Created attachment 48596 [details] hopefully final version using mbr from master-boot-code, the one from lilo is not fault tolerant enough
nothing I can do
OK, Steffen, Torsten, Andreas, I couldn't find any clear conclusion what should be done and in which casese. Could some of you, please, summarize it? Torsten, what does comment #21 mean? FixCHS breaks partition table?
Jiri, install grub into the partition as usual and then run the script from comment 23.
Thanks, Steffen. One more question: How about the license? Can I put it into yast2-bootloader (GPL), or master-boot-core (BSD)?
I'd like it as GPL.
Comment #21 was directed at Steffen, and turned out to be unnecessary. Jiri, it's totally valid to have BSD and GPL programs live on the same disk. As is it to have them in one package.
Torsten, I'm not sure, I had to split master-boot-code off yast2-bootloader just because of licenses...
Oh god.
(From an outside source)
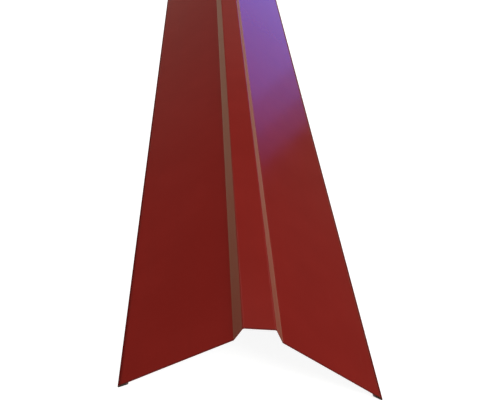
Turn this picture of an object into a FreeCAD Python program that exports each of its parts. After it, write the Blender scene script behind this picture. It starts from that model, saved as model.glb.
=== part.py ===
import FreeCAD, Part

import math
import os

import Sketcher

# Roof ridge cap, folded from one strip of coated steel sheet.
# A narrow flat top stands on two steep webs. Two wings slope down from the webs to cover the
# upper edge of the roofing, and each wing ends in an open hem folded back underneath.
# Frame: X across the ridge, Y along it, Z up. The origin is midway along the cap, on its
# centre line, at the level on which the two hem folds stand. Sizes are in millimetres.

# Widths are measured on the coated face, from corner to corner as if the bends were sharp.
DIMENSIONS = [
    ("cap_length", "2000", "length of the cap along the ridge"),
    ("top_width", "30", "flat top between its two corners"),
    ("web_width", "15", "each web, from the corner of the top to the corner of the wing"),
    ("wing_width", "115", "each wing, from the corner at its web to the outside of its hem fold"),
    ("hem_width", "10", "each hem, from the outside of its fold to its cut edge"),
    ("web_angle", "62", "slope of the webs below level, in degrees"),
    ("wing_pitch", "30", "slope of the wings below level, in degrees"),
    ("sheet_thickness", "0.5", "coated steel sheet"),
    ("bend_radius", "2", "inside radius of the four bends beside the webs"),
    ("hem_gap", "0.8", "clear gap between a hem and its wing"),
]

# One face of half the section runs from the centre line out to the cut edge of the hem.
# These are its pieces in order, numbered as the sketch holds them, for the two faces.
RUN = ["top", "top_bend", "web", "wing_bend", "wing", "fold", "hem"]
COATED = {name: number for number, name in enumerate(RUN)}
BACK = {name: number + len(RUN) for number, name in enumerate(RUN)}
CUT_EDGE = 2 * len(RUN)
CENTRE_LINE = CUT_EDGE + 1

# Each bend, the flats before and after it, and whether it turns clockwise.
BENDS = [
    ("top_bend", "top", "web", True),
    ("wing_bend", "web", "wing", False),
    ("fold", "wing", "hem", True),
]

# The sketch's numbers for the points of a piece, and for its own origin and upright axis.
START, END, MIDDLE = range(1, 4)
ORIGIN, UPRIGHT = -1, -2


def make_sheet(document):
    """The spreadsheet of driving dimensions."""
    sheet = document.addObject("Spreadsheet::Sheet", "Sizes")
    for row, (alias, value, meaning) in enumerate(DIMENSIONS, start=1):
        sheet.set(f"A{row}", alias)
        sheet.set(f"B{row}", value)
        sheet.setAlias(f"B{row}", alias)
        sheet.set(f"C{row}", meaning)
    document.recompute()
    return sheet


def heading(angle):
    return FreeCAD.Vector(math.cos(angle), math.sin(angle), 0)


def folded_face(start, flats, turns, radii):
    """The lines and arcs of one face of a folded strip that sets off from start along +x.

    Each flat but the last is followed by its turn, negative for clockwise, on the radius that
    the bend has on this face. Returns the pieces and the point where the face ends.
    """
    pieces = []
    point, angle = start, 0.0
    for number, flat in enumerate(flats):
        end = point + heading(angle) * flat
        pieces.append(Part.LineSegment(point, end))
        point = end
        if number < len(turns):
            turn, radius = turns[number], radii[number]
            to_centre = math.copysign(math.pi / 2, turn)
            centre = point + heading(angle + to_centre) * radius
            first = angle - to_centre
            circle = Part.Circle(centre, FreeCAD.Vector(0, 0, 1), radius)
            pieces.append(Part.ArcOfCircle(circle, min(first, first + turn), max(first, first + turn)))
            angle += turn
            point = centre + heading(angle - to_centre) * radius
    return pieces, point


def draw_half_section(sketch, sheet):
    """Draws the right half of the section in place, and returns its two sharp corners."""
    web_slope = math.radians(sheet.web_angle)
    wing_slope = math.radians(sheet.wing_pitch)
    inner_bend = sheet.bend_radius
    outer_bend = sheet.bend_radius + sheet.sheet_thickness
    inner_fold = sheet.hem_gap / 2
    outer_fold = sheet.hem_gap / 2 + sheet.sheet_thickness

    # A bend starts short of its sharp corner by its coated radius times the tangent of half
    # its turn, and the hem's fold starts one radius short of the outside of the fold.
    top_setback = outer_bend * math.tan(web_slope / 2)
    wing_setback = inner_bend * math.tan((web_slope - wing_slope) / 2)
    flats = [
        sheet.top_width / 2 - top_setback,
        sheet.web_width - top_setback - wing_setback,
        sheet.wing_width - wing_setback - outer_fold,
        sheet.hem_width - outer_fold,
    ]
    turns = [-web_slope, web_slope - wing_slope, -math.pi]
    height = (
        sheet.web_width * math.sin(web_slope)
        + (sheet.wing_width - outer_fold) * math.sin(wing_slope)
        + outer_fold * (1 + math.cos(wing_slope))
    )

    coated_start = FreeCAD.Vector(0, height, 0)
    back_start = FreeCAD.Vector(0, height - sheet.sheet_thickness, 0)
    coated, coated_end = folded_face(coated_start, flats, turns, [outer_bend, inner_bend, outer_fold])
    back, back_end = folded_face(back_start, flats, turns, [inner_bend, outer_bend, inner_fold])
    cut_edge = Part.LineSegment(coated_end, back_end)
    centre_line = Part.LineSegment(back_start, coated_start)
    sketch.addGeometry(coated + back + [cut_edge, centre_line], False)

    top_corner = FreeCAD.Vector(sheet.top_width / 2, height, 0)
    wing_corner = top_corner + heading(-web_slope) * sheet.web_width
    return [sketch.addGeometry(Part.Point(corner), True) for corner in (top_corner, wing_corner)]


def constrain_half_section(sketch, corners):
    """Fixes the shape: bends tangent to their flats, and every size taken from the sheet."""
    top_corner, wing_corner = corners

    def add(*words):
        return sketch.addConstraint(Sketcher.Constraint(*words))

    def drive(name, expression, *words):
        value = sketch.evalExpression(expression).Value
        radians = math.radians(value) if words[0] == "Angle" else value
        sketch.renameConstraint(add(*words, radians), name)
        sketch.setExpression(f"Constraints.{name}", expression)

    # An arc always runs anticlockwise, so the strip enters a clockwise bend at the arc's end.
    for bend, before, after, clockwise in BENDS:
        way_in, way_out = (END, START) if clockwise else (START, END)
        for face in (COATED, BACK):
            add("Tangent", face[before], END, face[bend], way_in)
            add("Tangent", face[bend], way_out, face[after], START)
        add("Coincident", COATED[bend], MIDDLE, BACK[bend], MIDDLE)

    add("Coincident", CENTRE_LINE, START, BACK["top"], START)
    add("Coincident", CENTRE_LINE, END, COATED["top"], START)
    add("Coincident", CUT_EDGE, START, COATED["hem"], END)
    add("Coincident", CUT_EDGE, END, BACK["hem"], END)
    add("PointOnObject", COATED["top"], START, UPRIGHT)
    add("Vertical", CENTRE_LINE)
    add("Horizontal", COATED["top"])
    add("Horizontal", BACK["top"])
    add("Parallel", COATED["wing"], COATED["hem"])
    add("Parallel", COATED["hem"], BACK["hem"])
    add("Perpendicular", COATED["hem"], CUT_EDGE)
    for corner, before, after in ((top_corner, "top", "web"), (wing_corner, "web", "wing")):
        add("PointOnObject", corner, START, COATED[before])
        add("PointOnObject", corner, START, COATED[after])

    inner_bend = "Sizes.bend_radius * 1 mm"
    outer_bend = "(Sizes.bend_radius + Sizes.sheet_thickness) * 1 mm"
    inner_fold = "Sizes.hem_gap / 2 * 1 mm"
    outer_fold = "(Sizes.hem_gap / 2 + Sizes.sheet_thickness) * 1 mm"
    drive("inside_of_top_bend", inner_bend, "Radius", BACK["top_bend"])
    drive("outside_of_top_bend", outer_bend, "Radius", COATED["top_bend"])
    drive("inside_of_wing_bend", inner_bend, "Radius", COATED["wing_bend"])
    drive("outside_of_wing_bend", outer_bend, "Radius", BACK["wing_bend"])
    drive("inside_of_fold", inner_fold, "Radius", BACK["fold"])
    drive("outside_of_fold", outer_fold, "Radius", COATED["fold"])
    drive("height_of_fold", outer_fold, "DistanceY", ORIGIN, START, COATED["fold"], MIDDLE)

    drive("half_top", "Sizes.top_width / 2 * 1 mm", "DistanceX", ORIGIN, START, top_corner, START)
    drive("web", "Sizes.web_width * 1 mm", "Distance", top_corner, START, wing_corner, START)
    drive("wing_short_of_fold", f"Sizes.wing_width * 1 mm - {outer_fold}",
          "Distance", wing_corner, START, COATED["wing"], END)
    drive("hem_short_of_fold", f"Sizes.hem_width * 1 mm - {outer_fold}",
          "Distance", COATED["hem"], START, COATED["hem"], END)
    drive("web_slope", "-Sizes.web_angle * 1 deg", "Angle", COATED["web"])
    drive("wing_slope", "-Sizes.wing_pitch * 1 deg", "Angle", COATED["wing"])


def make_ridge_cap(document, sheet):
    """The folded strip: half of its section, drawn out along the ridge and mirrored across it."""
    body = document.addObject("PartDesign::Body", "RidgeCap")
    body.Label = "ridge_cap"
    body.Placement = FreeCAD.Placement()

    section = body.newObject("Sketcher::SketchObject", "HalfSection")
    across = next(f for f in body.Origin.OriginFeatures if f.Role == "XZ_Plane")
    section.AttachmentSupport = [(across, "")]
    section.MapMode = "FlatFace"
    constrain_half_section(section, draw_half_section(section, sheet))
    document.recompute()

    half = body.newObject("PartDesign::Pad", "HalfCap")
    half.Profile = section
    half.SideType = "Symmetric"
    half.setExpression("Length", "Sizes.cap_length * 1 mm")
    document.recompute()

    whole = body.newObject("PartDesign::Mirrored", "WholeCap")
    whole.Originals = [half]
    whole.MirrorPlane = (section, ["V_Axis"])
    body.Tip = whole
    document.recompute()
    return body


def check(document, section, body):
    """Stops the build unless everything computed and the part is one valid solid."""
    for thing in document.Objects:
        if "Invalid" in thing.State or "Error" in thing.State:
            raise RuntimeError(f"{thing.Name} failed: {thing.State}")
    if not section.FullyConstrained:
        raise RuntimeError(f"{section.Name} is not fully constrained")
    if body.Shape.isNull() or not body.Shape.isValid() or len(body.Shape.Solids) != 1:
        raise RuntimeError(f"{body.Label} is not one valid solid")


def main():
    document = FreeCAD.newDocument("RoofRidgeCap")
    sheet = make_sheet(document)
    cap = make_ridge_cap(document, sheet)
    check(document, document.getObject("HalfSection"), cap)
    os.makedirs("parts", exist_ok=True)
    cap.Shape.exportStep(os.path.join("parts", f"{cap.Label}.step"))


main()
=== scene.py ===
import math

import bpy
import numpy as np
from mathutils import Matrix, Vector


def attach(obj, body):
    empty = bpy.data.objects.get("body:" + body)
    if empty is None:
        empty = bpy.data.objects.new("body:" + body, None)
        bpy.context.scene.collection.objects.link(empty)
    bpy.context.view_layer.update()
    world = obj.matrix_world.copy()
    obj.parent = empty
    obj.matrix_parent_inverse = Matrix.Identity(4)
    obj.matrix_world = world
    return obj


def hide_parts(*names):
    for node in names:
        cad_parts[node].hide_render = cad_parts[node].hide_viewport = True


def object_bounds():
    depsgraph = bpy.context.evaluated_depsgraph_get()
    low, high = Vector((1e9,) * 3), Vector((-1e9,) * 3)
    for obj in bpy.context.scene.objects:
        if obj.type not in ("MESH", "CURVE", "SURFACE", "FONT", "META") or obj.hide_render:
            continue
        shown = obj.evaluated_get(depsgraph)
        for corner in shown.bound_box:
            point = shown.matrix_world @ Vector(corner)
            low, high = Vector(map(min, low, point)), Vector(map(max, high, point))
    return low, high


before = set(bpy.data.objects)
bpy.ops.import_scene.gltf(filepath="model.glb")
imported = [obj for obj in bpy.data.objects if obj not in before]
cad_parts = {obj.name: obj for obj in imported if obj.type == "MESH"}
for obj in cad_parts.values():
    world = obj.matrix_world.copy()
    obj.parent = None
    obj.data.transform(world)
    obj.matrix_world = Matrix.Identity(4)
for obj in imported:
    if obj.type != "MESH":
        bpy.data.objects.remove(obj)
cad_low, cad_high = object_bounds()
NEAR_END, FAR_END = cad_low.y, cad_high.y

# The folded section, in metres. Widths run along the coated face from corner to corner, as if
# the bends were sharp, and to the outside of the hem's fold. The length is the frame's.
TOP_WIDTH = 0.030
WEB_WIDTH = 0.015
WING_WIDTH = 0.115
HEM_WIDTH = 0.010
WEB_ANGLE = math.radians(62)
WING_PITCH = math.radians(30)
SHEET_THICKNESS = 0.0005
BEND_RADIUS = 0.002
HEM_GAP = 0.0008
FOLD_RADIUS = HEM_GAP / 2 + SHEET_THICKNESS
CREST_RADIUS = BEND_RADIUS + SHEET_THICKNESS
CREST_SETBACK = CREST_RADIUS * math.tan(WEB_ANGLE / 2)
VALLEY_SETBACK = BEND_RADIUS * math.tan((WEB_ANGLE - WING_PITCH) / 2)

# How far each hem springs back open after its fold, which widens the gap towards its cut edge.
HEM_SPRING = math.radians(4)

# How far the thin sheet strays from true in the middle of its flats.
WING_WAVE = 0.00020
TOP_WAVE = 0.00005

# How far the shears draw the coated face down at a cut end, over what length they do it, and
# how far in from that end the coat is darkened with painted shade.
SHEAR_DROP = 0.00009
SHEAR_REACH = 0.0006
END_SHADE_REACH = 0.0010

# Even slices along the length, between the close ones at the two cut ends.
SLICES = 200

# The power that gives a bell a level top and a quick fall at its width.
LEVEL_TOP = 12

# How much of the floor's white is its own and takes no shadow.
FLOOR_WHITENESS = 0.7

# The camera, fitted to the corners and fold lines of the photograph.
IMAGE_WIDTH = 500
FOCAL_LENGTH_PIXELS = 909.0
CAMERA_PLACE = (-0.0846, -1.6513, 0.5330)
CAMERA_YAW = math.radians(8.256)
CAMERA_PITCH = math.radians(62.198)
CAMERA_ROLL = math.radians(-12.268)


class Wire:
    """A node's output. Arithmetic on it adds a Math node and gives that node's output."""

    def __init__(self, shader, socket):
        self.shader = shader
        self.socket = socket

    def math(self, operation, *values):
        settings = {"operation": operation}
        return self.shader.node("ShaderNodeMath", settings, dict(enumerate(values)))

    def __add__(self, other):
        return self.math("ADD", self, other)

    def __sub__(self, other):
        return self.math("SUBTRACT", self, other)

    def __mul__(self, other):
        return self.math("MULTIPLY", self, other)

    def __rsub__(self, other):
        return self.math("SUBTRACT", other, self)

    __radd__ = __add__
    __rmul__ = __mul__

    def between(self, low, high):
        """0 up to low, 1 from high, and a smooth step from one to the other between them."""
        settings = {"interpolation_type": "SMOOTHSTEP"}
        values = {"Value": self, "From Min": low, "From Max": high}
        return self.shader.node("ShaderNodeMapRange", settings, values)

    def within(self, low, full, still_full, high):
        """1 from full to still_full, falling smoothly to 0 at low and at high."""
        return self.between(low, full) * (1 - self.between(still_full, high))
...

I can change the script to read the mbr externally. But I don't see master-boot-code in our inst-sys.
master-boot-code is not in inst-sys, because it is used from chroot environment just before reboot. The same for the attached script (but as it will be in yast2-bootloader, it will be also in inst-sys, although it won't be needed).
Ok, looked at the license again. And honestly I don't see a problem with writing the mbr from a gpl'ed script. Jürgen, what do you think?
master-boot-code was split from yast2-bootloader because of bug 61406. master-boot-code is tainted by a 4-clause BSD-license containing an advertising clause, which is incompatible with GPL. Two files are affected: asm.h is Copyright UCB. UCB gave an explicit annoucement that the Advertising clause is void. (No issue here.) FixCHS.c is copyright Suse, author Torsten Duwe. Torsten has the power to relicense his code. This also would have been the better solution for bug 61406. If he does so, this issue is settled.
The script (and routines calling it) are now in SVN, in yast2-bootlaoder. Testing package build and submitting to STABLE.